══ Data segment ══

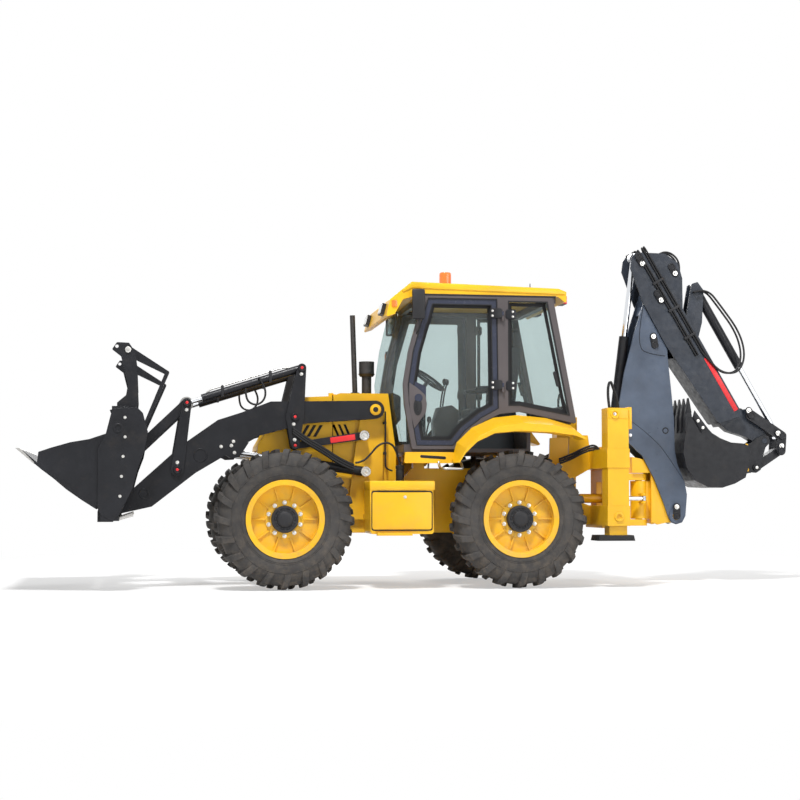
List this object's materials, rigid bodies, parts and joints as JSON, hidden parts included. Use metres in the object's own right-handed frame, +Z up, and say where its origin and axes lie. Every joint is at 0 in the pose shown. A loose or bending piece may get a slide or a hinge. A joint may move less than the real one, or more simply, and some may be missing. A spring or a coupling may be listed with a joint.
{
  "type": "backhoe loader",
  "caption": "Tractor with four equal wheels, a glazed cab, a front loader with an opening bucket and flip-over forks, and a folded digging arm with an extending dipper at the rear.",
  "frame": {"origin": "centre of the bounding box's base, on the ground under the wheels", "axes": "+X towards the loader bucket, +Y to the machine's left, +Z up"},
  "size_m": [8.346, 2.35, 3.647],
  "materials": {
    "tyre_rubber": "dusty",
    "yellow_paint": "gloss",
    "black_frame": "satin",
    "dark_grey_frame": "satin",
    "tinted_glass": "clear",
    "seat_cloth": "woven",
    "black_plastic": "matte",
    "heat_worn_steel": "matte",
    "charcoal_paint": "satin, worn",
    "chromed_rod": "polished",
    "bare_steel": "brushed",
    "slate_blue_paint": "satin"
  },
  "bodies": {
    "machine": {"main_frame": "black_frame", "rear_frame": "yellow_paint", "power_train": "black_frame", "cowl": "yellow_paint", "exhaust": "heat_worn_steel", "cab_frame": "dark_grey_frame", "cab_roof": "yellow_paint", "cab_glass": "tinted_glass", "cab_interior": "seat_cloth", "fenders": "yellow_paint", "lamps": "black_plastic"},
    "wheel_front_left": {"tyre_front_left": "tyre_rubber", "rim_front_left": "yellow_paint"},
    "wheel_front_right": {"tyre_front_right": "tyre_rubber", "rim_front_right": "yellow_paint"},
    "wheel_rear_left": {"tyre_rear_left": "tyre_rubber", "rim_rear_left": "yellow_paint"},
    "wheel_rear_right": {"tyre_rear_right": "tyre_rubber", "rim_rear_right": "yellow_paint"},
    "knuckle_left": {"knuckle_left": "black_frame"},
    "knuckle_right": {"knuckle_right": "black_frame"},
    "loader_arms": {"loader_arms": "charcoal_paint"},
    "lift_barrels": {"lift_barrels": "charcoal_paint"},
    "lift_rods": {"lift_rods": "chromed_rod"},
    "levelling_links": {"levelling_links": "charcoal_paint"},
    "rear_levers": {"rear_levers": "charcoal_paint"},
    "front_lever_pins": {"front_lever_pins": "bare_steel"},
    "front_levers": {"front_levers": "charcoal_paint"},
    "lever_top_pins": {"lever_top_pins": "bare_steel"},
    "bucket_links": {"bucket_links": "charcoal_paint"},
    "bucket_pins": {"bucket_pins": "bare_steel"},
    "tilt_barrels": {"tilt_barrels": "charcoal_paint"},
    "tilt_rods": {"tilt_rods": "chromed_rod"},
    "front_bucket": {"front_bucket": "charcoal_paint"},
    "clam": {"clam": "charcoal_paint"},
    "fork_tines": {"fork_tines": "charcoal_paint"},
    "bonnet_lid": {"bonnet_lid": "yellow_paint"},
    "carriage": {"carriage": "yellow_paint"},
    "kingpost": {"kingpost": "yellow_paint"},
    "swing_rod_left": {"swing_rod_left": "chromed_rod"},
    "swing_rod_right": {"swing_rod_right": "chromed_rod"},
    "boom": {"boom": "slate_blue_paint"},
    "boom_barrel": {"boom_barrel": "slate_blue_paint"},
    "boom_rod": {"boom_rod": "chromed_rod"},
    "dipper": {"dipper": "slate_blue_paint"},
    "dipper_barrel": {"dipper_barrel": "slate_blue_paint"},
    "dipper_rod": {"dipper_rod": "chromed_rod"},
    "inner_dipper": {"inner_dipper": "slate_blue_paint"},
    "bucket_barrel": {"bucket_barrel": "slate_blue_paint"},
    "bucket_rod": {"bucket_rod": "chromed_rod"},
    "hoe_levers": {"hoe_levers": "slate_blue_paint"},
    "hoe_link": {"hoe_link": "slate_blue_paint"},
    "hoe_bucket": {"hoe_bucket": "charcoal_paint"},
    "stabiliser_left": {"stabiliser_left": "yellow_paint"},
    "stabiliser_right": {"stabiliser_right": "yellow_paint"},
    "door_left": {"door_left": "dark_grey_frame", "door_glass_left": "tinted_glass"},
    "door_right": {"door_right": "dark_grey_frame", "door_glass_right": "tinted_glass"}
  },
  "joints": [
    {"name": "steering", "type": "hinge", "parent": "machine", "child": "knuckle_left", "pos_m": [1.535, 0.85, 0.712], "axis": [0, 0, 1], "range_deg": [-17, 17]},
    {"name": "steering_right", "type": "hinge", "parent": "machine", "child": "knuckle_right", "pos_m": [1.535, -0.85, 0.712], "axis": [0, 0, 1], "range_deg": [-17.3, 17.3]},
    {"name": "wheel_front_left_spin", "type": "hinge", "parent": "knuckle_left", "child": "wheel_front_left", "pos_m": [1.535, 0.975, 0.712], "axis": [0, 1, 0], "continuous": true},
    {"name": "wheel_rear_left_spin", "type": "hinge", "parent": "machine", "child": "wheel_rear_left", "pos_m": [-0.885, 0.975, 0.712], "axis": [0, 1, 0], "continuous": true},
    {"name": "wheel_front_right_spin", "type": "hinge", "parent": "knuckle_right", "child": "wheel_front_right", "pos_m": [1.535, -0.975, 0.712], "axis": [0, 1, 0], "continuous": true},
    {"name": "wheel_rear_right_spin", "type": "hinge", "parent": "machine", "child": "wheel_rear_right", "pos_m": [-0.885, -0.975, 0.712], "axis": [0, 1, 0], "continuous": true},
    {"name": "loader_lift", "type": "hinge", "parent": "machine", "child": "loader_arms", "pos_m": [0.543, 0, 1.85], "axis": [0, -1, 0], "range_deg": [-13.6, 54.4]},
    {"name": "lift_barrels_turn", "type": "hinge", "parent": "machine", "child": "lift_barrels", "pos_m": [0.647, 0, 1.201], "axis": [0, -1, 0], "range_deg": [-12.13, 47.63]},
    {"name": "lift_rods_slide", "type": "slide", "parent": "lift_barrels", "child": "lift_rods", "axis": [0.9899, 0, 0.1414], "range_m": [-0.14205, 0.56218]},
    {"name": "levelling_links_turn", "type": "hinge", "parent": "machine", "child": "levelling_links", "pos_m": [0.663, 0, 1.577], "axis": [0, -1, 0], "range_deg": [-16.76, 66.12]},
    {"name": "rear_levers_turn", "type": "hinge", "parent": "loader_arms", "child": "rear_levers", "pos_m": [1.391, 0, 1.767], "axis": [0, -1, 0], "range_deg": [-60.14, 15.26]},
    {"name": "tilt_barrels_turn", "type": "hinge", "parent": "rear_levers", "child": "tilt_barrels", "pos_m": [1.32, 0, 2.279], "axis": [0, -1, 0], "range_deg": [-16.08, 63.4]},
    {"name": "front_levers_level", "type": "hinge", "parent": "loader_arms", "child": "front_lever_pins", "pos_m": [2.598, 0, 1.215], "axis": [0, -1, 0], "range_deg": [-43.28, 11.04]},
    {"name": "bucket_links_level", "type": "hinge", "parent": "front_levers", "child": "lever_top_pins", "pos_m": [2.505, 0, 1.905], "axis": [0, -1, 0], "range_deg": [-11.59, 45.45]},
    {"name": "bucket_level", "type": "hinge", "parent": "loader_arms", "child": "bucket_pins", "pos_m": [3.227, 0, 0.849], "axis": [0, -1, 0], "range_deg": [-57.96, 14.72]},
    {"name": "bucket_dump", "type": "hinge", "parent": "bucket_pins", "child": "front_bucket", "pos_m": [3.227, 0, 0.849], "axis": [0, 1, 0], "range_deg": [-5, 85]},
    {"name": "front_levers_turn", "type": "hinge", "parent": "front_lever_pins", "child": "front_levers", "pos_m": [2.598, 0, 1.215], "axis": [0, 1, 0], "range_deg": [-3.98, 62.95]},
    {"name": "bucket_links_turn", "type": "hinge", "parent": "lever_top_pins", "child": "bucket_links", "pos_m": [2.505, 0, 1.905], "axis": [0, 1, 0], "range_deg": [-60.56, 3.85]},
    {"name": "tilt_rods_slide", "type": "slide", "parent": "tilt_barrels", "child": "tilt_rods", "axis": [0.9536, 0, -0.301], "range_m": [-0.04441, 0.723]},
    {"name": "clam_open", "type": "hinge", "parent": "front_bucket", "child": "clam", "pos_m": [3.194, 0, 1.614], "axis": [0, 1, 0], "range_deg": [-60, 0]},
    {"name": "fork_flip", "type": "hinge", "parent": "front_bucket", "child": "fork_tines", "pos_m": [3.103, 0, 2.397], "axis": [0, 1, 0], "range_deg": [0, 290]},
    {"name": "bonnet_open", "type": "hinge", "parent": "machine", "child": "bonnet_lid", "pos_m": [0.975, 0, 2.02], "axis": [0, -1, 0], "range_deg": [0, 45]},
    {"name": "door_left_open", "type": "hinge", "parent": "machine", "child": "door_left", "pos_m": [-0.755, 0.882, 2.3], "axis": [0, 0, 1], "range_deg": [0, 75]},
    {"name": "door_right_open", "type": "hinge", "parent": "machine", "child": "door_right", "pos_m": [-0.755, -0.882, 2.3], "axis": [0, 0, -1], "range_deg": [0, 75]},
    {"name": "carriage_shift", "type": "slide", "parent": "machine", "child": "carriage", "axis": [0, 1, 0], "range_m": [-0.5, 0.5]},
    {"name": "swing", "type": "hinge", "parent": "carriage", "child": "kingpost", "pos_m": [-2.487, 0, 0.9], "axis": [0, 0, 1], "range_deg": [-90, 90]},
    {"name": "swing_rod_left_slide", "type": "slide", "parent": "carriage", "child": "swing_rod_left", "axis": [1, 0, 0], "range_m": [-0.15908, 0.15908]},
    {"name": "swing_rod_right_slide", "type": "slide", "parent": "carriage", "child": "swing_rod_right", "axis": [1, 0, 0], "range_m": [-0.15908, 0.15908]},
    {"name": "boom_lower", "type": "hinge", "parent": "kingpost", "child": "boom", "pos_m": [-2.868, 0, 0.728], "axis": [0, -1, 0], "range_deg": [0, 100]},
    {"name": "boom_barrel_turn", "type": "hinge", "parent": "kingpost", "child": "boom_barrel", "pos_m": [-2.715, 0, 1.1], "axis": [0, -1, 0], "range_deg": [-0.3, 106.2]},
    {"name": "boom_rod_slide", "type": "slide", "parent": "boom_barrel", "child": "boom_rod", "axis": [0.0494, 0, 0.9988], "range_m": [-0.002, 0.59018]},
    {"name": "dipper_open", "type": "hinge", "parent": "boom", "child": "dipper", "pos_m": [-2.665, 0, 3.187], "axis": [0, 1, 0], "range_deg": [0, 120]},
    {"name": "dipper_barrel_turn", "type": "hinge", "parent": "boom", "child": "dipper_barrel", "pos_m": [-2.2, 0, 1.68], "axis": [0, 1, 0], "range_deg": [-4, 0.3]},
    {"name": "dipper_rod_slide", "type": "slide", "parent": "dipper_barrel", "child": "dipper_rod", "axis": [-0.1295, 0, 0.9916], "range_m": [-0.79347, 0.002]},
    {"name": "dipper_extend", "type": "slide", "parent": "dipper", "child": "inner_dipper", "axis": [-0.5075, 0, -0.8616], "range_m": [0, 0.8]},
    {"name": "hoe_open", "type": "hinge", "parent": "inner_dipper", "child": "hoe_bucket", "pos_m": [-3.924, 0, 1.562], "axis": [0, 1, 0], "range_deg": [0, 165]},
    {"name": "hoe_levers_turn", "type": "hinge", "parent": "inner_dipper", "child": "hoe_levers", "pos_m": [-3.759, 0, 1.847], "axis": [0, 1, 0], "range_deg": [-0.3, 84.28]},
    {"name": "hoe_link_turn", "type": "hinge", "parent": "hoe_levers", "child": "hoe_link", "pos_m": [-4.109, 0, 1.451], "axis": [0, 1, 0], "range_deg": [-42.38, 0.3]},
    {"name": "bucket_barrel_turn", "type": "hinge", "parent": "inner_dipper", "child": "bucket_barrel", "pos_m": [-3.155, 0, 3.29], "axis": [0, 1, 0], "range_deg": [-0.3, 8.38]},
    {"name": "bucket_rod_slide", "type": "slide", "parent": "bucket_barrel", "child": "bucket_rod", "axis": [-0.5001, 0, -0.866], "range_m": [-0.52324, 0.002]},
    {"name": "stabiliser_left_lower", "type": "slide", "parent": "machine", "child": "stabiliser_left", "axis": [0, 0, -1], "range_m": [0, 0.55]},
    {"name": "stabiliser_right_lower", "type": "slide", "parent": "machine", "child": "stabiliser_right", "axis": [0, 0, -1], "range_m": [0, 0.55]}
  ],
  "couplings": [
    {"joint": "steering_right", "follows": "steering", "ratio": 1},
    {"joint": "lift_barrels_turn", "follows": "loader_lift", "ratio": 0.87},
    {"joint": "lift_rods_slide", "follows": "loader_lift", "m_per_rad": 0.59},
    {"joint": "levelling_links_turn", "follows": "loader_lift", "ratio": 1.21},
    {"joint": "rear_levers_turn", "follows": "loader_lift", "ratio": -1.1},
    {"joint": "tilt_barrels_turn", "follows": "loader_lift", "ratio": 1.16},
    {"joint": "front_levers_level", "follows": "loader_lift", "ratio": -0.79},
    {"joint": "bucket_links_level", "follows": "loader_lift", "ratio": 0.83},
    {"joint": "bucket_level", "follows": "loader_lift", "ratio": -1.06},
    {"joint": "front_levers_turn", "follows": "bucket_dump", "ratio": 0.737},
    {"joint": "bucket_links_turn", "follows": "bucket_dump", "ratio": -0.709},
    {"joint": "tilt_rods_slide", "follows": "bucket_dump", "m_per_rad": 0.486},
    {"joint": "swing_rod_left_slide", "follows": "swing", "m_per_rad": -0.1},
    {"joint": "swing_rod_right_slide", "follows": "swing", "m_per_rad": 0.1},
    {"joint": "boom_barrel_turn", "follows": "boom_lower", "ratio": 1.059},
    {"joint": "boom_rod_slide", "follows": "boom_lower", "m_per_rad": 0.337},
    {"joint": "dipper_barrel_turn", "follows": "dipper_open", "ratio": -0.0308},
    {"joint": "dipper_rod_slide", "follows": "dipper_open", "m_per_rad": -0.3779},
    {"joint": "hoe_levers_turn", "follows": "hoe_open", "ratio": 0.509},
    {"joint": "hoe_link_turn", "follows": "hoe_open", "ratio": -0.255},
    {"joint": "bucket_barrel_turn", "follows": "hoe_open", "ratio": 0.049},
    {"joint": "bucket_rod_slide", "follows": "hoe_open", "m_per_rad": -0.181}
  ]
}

═══

Only a number is wanted: how many lines of the material include the word "joints".

Result for this exercise: 2